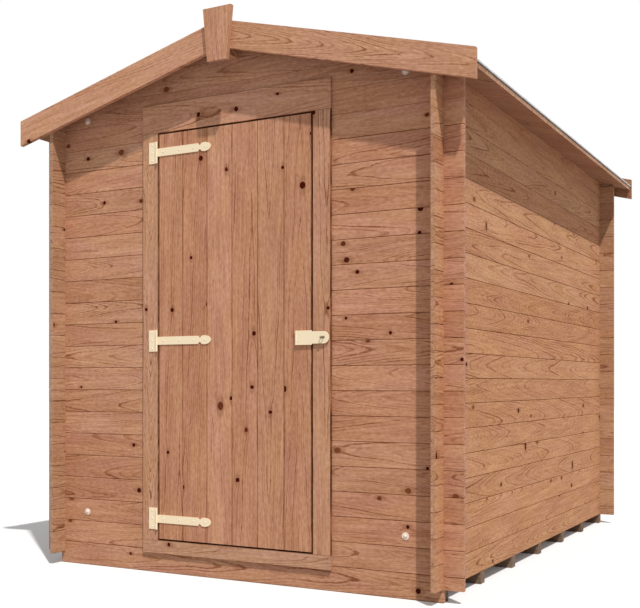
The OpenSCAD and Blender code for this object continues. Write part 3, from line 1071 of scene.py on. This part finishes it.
@dataclass
class Walls:
    """Log walls and gables, and the tie bolts through the end walls."""

    dresser: Dresser
    bolt: Head = Head(0.008, 0.0045, 20, 8, washer_radius=0.0145, washer_height=0.002)
    # height from which joints and rings are painted fainter, standing in for the eave's shade
    sheltered: float = 1.7
    bolt_x: float = 0.752
    bolt_zs: tuple[float, ...] = (0.23, 1.928)

    def build(self) -> None:
        """Dresses the walls and adds the bolts."""
        ends = Lie(X, Z, SIZES.log_h, 0.0, sheltered=self.sheltered)
        sides = replace(ends, along=Y, joint=SIZES.log_h / 2)
        for names, finish, lie in (
            (["front_bottom_log", "front_gable"], LOG_TIMBER, ends),
            (["front_wall_left"], LOG_TIMBER, replace(ends, tone=0.965)),
            (["front_wall_right"], LOG_TIMBER, ends),
            (["back_wall", "back_gable"], BACK_TIMBER, ends),
            (["left_wall"], LEFT_TIMBER, sides),
            (["right_wall"], SIDE_TIMBER, sides),
        ):
            self.dresser.timber(names, finish, lie)
        spots = [
            Spot(Vector((x, end * SIZES.wall_y, z)), Vector((0, end, 0)))
            for end in (-1, 1)
            for x in (-self.bolt_x, self.bolt_x)
            for z in self.bolt_zs
        ]
        piece = self.bolt.place("tie_bolts", spots, PALE_ZINC.material())
        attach(piece, "shed")
        LOG.info("tie bolts: %d", len(spots))


@dataclass
class Floor:
    """Bearers, floor boards and the nails that hold them."""

    dresser: Dresser
    bearers: int = 7
    bearer_w: float = 0.045
    bearer_middle: float = 0.02375
    boards: int = 16
    nail: Head = Head(0.0024, 0.0006, 8, 3)
    nail_shares: tuple[float, ...] = (0.25, 0.75)  # across each board
    nail_inset: float = 0.033
    nail_spacing: float = 0.99  # of the rows, beside the spacing of the bearers

    def build(self) -> None:
        """Dresses the floor and adds the nails."""
        low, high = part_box("floor_boards")
        cover = (high.x - low.x) / self.boards
        pitch = (2 * SIZES.wall_y - self.bearer_w) / (self.bearers - 1)
        joint = -SIZES.wall_y - (pitch - self.bearer_w) / 2
        bearers = Lie(X, Y, pitch, joint, Vector((0, 0, self.bearer_middle)))
        self.dresser.timber(["floor_bearers"], BEARER_TIMBER, bearers)
        self.dresser.timber(["floor_boards"], TRIM_TIMBER, Lie(Y, X, cover, low.x))
        first = -SIZES.wall_y + self.nail_inset
        places = [
            (low.x + (board + share) * cover, first + row * pitch * self.nail_spacing, high.z)
            for board in range(self.boards)
            for share in self.nail_shares
            for row in range(self.bearers)
        ]
        spots = [Spot(Vector(place), Z) for place in places]
        piece = self.nail.place("floor_nails", spots, STEEL.material())
        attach(piece, "shed")
        LOG.info("floor nails: %d", len(spots))


@dataclass
class Roof:
    """Roof boards, purlin, barge boards and finials, and the felt with its clout nails."""

    dresser: Dresser
    boards: int = 23
    barge_w: float = 0.125
    barge_rise: float = 0.06
    barge_drop: float = 0.115
    finial_w: float = 0.14
    purlin_h: float = 0.08
    purlin_z: float = 2.083
    lap: float = 0.08
    lap_rise: float = 0.0027
    upper_run: float = 0.62
    upper_start: float = 0.005
    turn_down: float = 0.0075
    felt_inset: float = 0.0003  # at each end of the roof
    felt_gap: float = 0.0004  # under the felt of a slope
    cap_gap: float = 0.0005  # under the felt of the ridge
    cap_lift: float = 0.0006
    cap_nails: float = 0.13
    nail: Head = Head(0.0048, 0.0011, 10, 4)
    nail_step: float = 0.075
    nail_inset: float = 0.02
    end_nails: tuple[float, ...] = tuple(0.19 + index * 0.105 for index in range(8))

    def build(self) -> None:
        """Dresses the timber, then lays and nails the felt."""
        self._timber()
        self._felt()

    def _timber(self) -> None:
        """Dresses the roof's timber."""
        wood = self.dresser.timber
        low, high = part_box("roof_boards_right")
        cover = (high.y - low.y) / self.boards
        for side in (Side.RIGHT, Side.LEFT):
            down, up, word = side.down, side.up, side.name.lower()
            heart = SIZES.ridge + up * (SIZES.roof_board_t / 2)
            wood([f"roof_boards_{word}"], ROOF_TIMBER, Lie(down, Y, cover, low.y, heart, 0.75))
            reach = (SIZES.ridge + Vector((0, 0, self.barge_rise))).dot(up)
            barge = Lie(down, up, self.barge_w, reach - self.barge_drop)
            # the back barges get tone 0.7: painted shade, as if the roof shaded them
            for end, tone in (("front", 0.97), ("back", 0.7)):
                wood([f"{end}_barge_{word}"], TRIM_TIMBER, replace(barge, tone=tone))
        # the back finial gets tone 0.8, a little painted shade to go with the back barges
        for end, tone in (("front", 1.0), ("back", 0.8)):
            finial = Lie(Z, X, self.finial_w, -self.finial_w / 2, tone=tone)
            wood([f"{end}_finial"], TRIM_TIMBER, finial)
        wood(["ridge_purlin"], TRIM_TIMBER, Lie(Y, Z, self.purlin_h, self.purlin_z))

    def _felt(self) -> None:
        """Lays two strips on each slope and one over the ridge, and nails them."""
        material = FELT.material()
        length = 2 * SIZES.roof_y - 2 * self.felt_inset
        spots: list[Spot] = []
        laid: list[tuple[Object, str]] = []
        for side in (Side.RIGHT, Side.LEFT):
            word = side.name.lower()
            lower = FeltSheet(
                f"lower_felt_{word}",
                run=SIZES.slope_l - self.upper_run + self.lap + SIZES.felt_t,
                length=length,
                turn_down=self.turn_down,
                seed=5 + side.value,
            )
            upper = FeltSheet(
                f"upper_felt_{word}",
                run=self.upper_run,
                length=length,
                lap_rise=self.lap_rise,
                lap=self.lap,
                seed=15 + side.value,
            )
            for sheet, start in ((lower, self.upper_run - self.lap), (upper, self.upper_start)):
                piece = sheet.build(self._bed(side, start), SIZES.pitch * side.value, material)
                laid.append((piece, f"felt_{word}"))
            for reach in (SIZES.slope_l - self.nail_inset, self.upper_run - self.nail_inset):
                spots += self._row(self._top(side, reach), side.up, length)
            for end in (-1, 1):
                edge = Vector((0, end * (length / 2 - self.nail_inset), 0))
                spots += [Spot(self._top(side, at) + edge, side.up) for at in self.end_nails]
        cap = RidgeSheet(length)
        under = SIZES.roof_board_t + SIZES.felt_t + self.cap_gap
        height = SIZES.ridge_z + under / math.cos(SIZES.pitch) + self.cap_lift
        piece = cap.build(Vector((0, 0, height)), SIZES.pitch, material)
        laid.append((piece, "ridge_capping"))
        for side in Side:
            row = SIZES.ridge + side.up * (under + cap.thickness) + side.down * self.cap_nails
            spots += self._row(row, side.up, length)
        for piece, node in laid:
            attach(piece, "shed")
            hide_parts(node)
            LOG.info("laid %s over %s", piece.name, node)
        nails = self.nail.place("clout_nails", spots, STEEL.material())
        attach(nails, "shed")
        LOG.info("clout nails: %d", len(spots))

    def _bed(self, side: Side, reach: float) -> Vector:
        """Where the felt's underside is, that far down a slope from the ridge."""
        return SIZES.ridge + side.up * (SIZES.roof_board_t + self.felt_gap) + side.down * reach

    def _top(self, side: Side, reach: float) -> Vector:
        """Where the felt's face is, that far down, higher where two strips lap."""
        lift = self.lap_rise if abs(reach - self.upper_run) < self.lap else 0.0
        return self._bed(side, reach) + side.up * FeltSheet.thickness + side.up * lift

    def _row(self, middle: Vector, up: Vector, length: float) -> list[Spot]:
        """A row of nails along the roof.

        Args:
            middle: Middle of the row, on the felt.
            up: Direction square to the slope.
            length: Length of the felt.

        Returns:
            The nails' places.
        """
        count = int((length - 2 * self.nail_inset) / self.nail_step)
        first = -(count - 1) / 2 * self.nail_step
        return [
            Spot(middle + Vector((0, first + index * self.nail_step, 0)), up)
            for index in range(count)
        ]


@dataclass
class Door:
    """Ledged door in its frame, with its hinges and hasp and their screws."""

    dresser: Dresser
    boards: int = 6
    ledge_cover: float = 0.7
    ledge_joint: float = -0.13
    stop_cover: float = 0.5
    margin: float = 0.0001  # past each edge of a frame board, to take it for one board
    screw: Head = Head(0.0042, 0.0013, 16, 6)
    strap_screws: tuple[float, ...] = (0.034, 0.115, 0.185, 0.243)
    plate_screws: tuple[float, ...] = (0.033, 0.0, -0.033)
    plate_dx: float = -0.023
    hasp_screws: tuple[float, ...] = (0.017, 0.046)
    hasp_dz: float = 0.017
    ledge_screws: tuple[tuple[float, float], ...] = ((0.35, 0.024), (0.65, -0.024))

    def build(self) -> None:
        """Dresses the door and its frame, and adds the screws."""
        wood = self.dresser.timber
        boards = Lie(Z, X, SIZES.door_w / self.boards, SIZES.door_left)
        wood(["door_boards"], DOOR_TIMBER, boards)
        wood(["door_ledges"], DOOR_TIMBER, Lie(X, Z, self.ledge_cover, self.ledge_joint))
        for name, finish, along, across, tone in (
            ("door_post_left", POST_TIMBER, Z, X, 1.03),
            ("door_post_right", DOOR_TIMBER, Z, X, 0.94),
            ("door_sill", TRIM_TIMBER, X, Z, 0.81),
            ("door_head", TRIM_TIMBER, X, Z, 0.965),
        ):
            # each frame board is one board with its joint lines on its edges, so the dark joint
            # line also covers its edge faces: painted shade in the door gap, as on the door
            # boards' outer edges
            low, high = (corner.dot(across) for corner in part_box(name))
            cover = high - low + 2 * self.margin
            wood([name], finish, Lie(along, across, cover, low - self.margin, tone=tone))
        # painted shade: the stops get tone 0.55 to darken the gap round the door
        stops = Lie(Z, X, self.stop_cover, -self.stop_cover, tone=0.55)
        wood(["door_stops"], LOG_TIMBER, stops)
        cream = CREAM_IRON.material()
        iron = [
            f"{place}_hinge_{part}"
            for place in ("top", "middle", "bottom")
            for part in ("plate", "strap")
        ]
        self.dresser.dress([*iron, "hasp_plate", "hasp_flap"], cream)
        self.dresser.dress(["hasp_staple"], STAPLE_IRON_AND_SLOT_SHADE.material())
        self._screws(cream)

    def _screws(self, cream: Material) -> None:
        """Adds the screws of the hinges, the hasp and the ledges.

        Args:
            cream: Paint of the ironmongery.
        """
        out = Vector((0, -1, 0))
        y = SIZES.plate_front_y
        plates = [
            Spot(Vector((SIZES.hinge_x + self.plate_dx, y, z + dz)), out)
            for z in SIZES.hinge_zs
            for dz in self.plate_screws
        ]
        door = [
            Spot(Vector((SIZES.hinge_x + x, y, z)), out)
            for z in SIZES.hinge_zs
            for x in self.strap_screws
        ]
        door += [
            Spot(Vector((SIZES.hasp_x + x, y, SIZES.hasp_z + dz)), out)
            for x in self.hasp_screws
            for dz in (self.hasp_dz, -self.hasp_dz)
        ]
        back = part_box("door_ledges")[1].y
        ledges = []
        for z in SIZES.hinge_zs:
            for board in range(self.boards):
                for share, dz in self.ledge_screws:
                    x = SIZES.door_left + (board + share) * SIZES.door_w / self.boards
                    ledges.append(Spot(Vector((x, back, z + dz)), -out))
        for name, spots, body, material in (
            ("hinge_plate_screws", plates, "shed", cream),
            ("strap_and_hasp_screws", door, "door", cream),
            ("ledge_screws", ledges, "door", STEEL.material()),
        ):
            piece = self.screw.place(name, spots, material)
            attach(piece, body)
            LOG.info("%s: %d", name, len(spots))


@dataclass
class Studio:
    """Floor, light and camera."""

    reach: float = 30.0
    floor_z: float = -0.0005
    camera_at: tuple[float, float, float] = (2.239, -4.618, 0.788)
    yaw: float = math.radians(28.39)
    lens: float = 57.1
    shift_y: float = 0.124
    sun_from: tuple[float, float, float] = (0.40, -0.345, 0.876)
    sun_strength: float = 3.5
    sun_hue: Colour = (1.0, 0.985, 0.96)
    sun_width: float = math.radians(1.2)
    sky_strength: float = 0.57
    sky_hue: Colour = (0.95, 0.975, 1.0)

    def build(self) -> None:
        """Builds the studio."""
        self._floor()
        self._light()
        self._camera()

    def _floor(self) -> None:
        """Lays a wide plain floor just under the bearers."""
        mesh = bpy.data.meshes.new("studio_floor")
        turns = ((-1, -1), (1, -1), (1, 1), (-1, 1))
        corners = [(x * self.reach, y * self.reach, self.floor_z) for x, y in turns]
        mesh.from_pydata(corners, [], [(0, 1, 2, 3)])
        mesh.materials.append(PlainFloor().material())
        floor = stand("studio_floor", mesh)

    def _light(self) -> None:
        """Adds a soft sun and an even sky."""
        lamp = bpy.data.lights.new("soft_sun", "SUN")
        lamp.energy = self.sun_strength
        lamp.angle = self.sun_width
        lamp.color = self.sun_hue
        sun = stand("soft_sun", lamp)
        sun.rotation_mode = "QUATERNION"
        sun.rotation_quaternion = Vector(self.sun_from).to_track_quat("Z", "Y")
        world = bpy.data.worlds.new("even_sky")
        world.use_nodes = True
        make = NodeMaker(world.node_tree)
        even, white = (
            make.out("ShaderNodeBackground", {}, {"Color": hue, "Strength": strength})
            for hue, strength in ((self.sky_hue, self.sky_strength), (WHITE, 1.0))
        )
        sky = make.out("ShaderNodeMixShader", {}, {0: seen_straight(make), 1: even, 2: white})
        make.node("ShaderNodeOutputWorld", {}, {"Surface": sky})
        bpy.context.scene.world = world

    def _camera(self) -> None:
        """Adds the camera, level, at a standing person's distance."""
        data = bpy.data.cameras.new("camera")
        data.lens = self.lens
        data.sensor_width = 36.0
        data.shift_y = self.shift_y
        data.clip_end = 200.0
        camera = stand("camera", data)
        camera.location = self.camera_at
        camera.rotation_euler = (math.pi / 2, 0.0, self.yaw)
        bpy.context.scene.camera = camera


def main() -> None:
    """Dresses the shed piece by piece and sets up the studio."""
    logging.basicConfig(level=logging.INFO, format="%(name)s: %(message)s")
    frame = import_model()
    dresser = Dresser(frame["nodes"])
    Studio().build()
    Walls(dresser).build()
    Floor(dresser).build()
    Roof(dresser).build()
    Door(dresser).build()
    bpy.context.scene.view_settings.view_transform = "Standard"
    LOG.info("finished with %d timber finishes", dresser.made)


if __name__ == "__main__":
    main()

★ ★ ★

**Work required:** Extract from the material all lines containing the string "attach".

**Expected output:**
        attach(piece, "shed")
        attach(piece, "shed")
            attach(piece, "shed")
        attach(nails, "shed")
            attach(piece, body)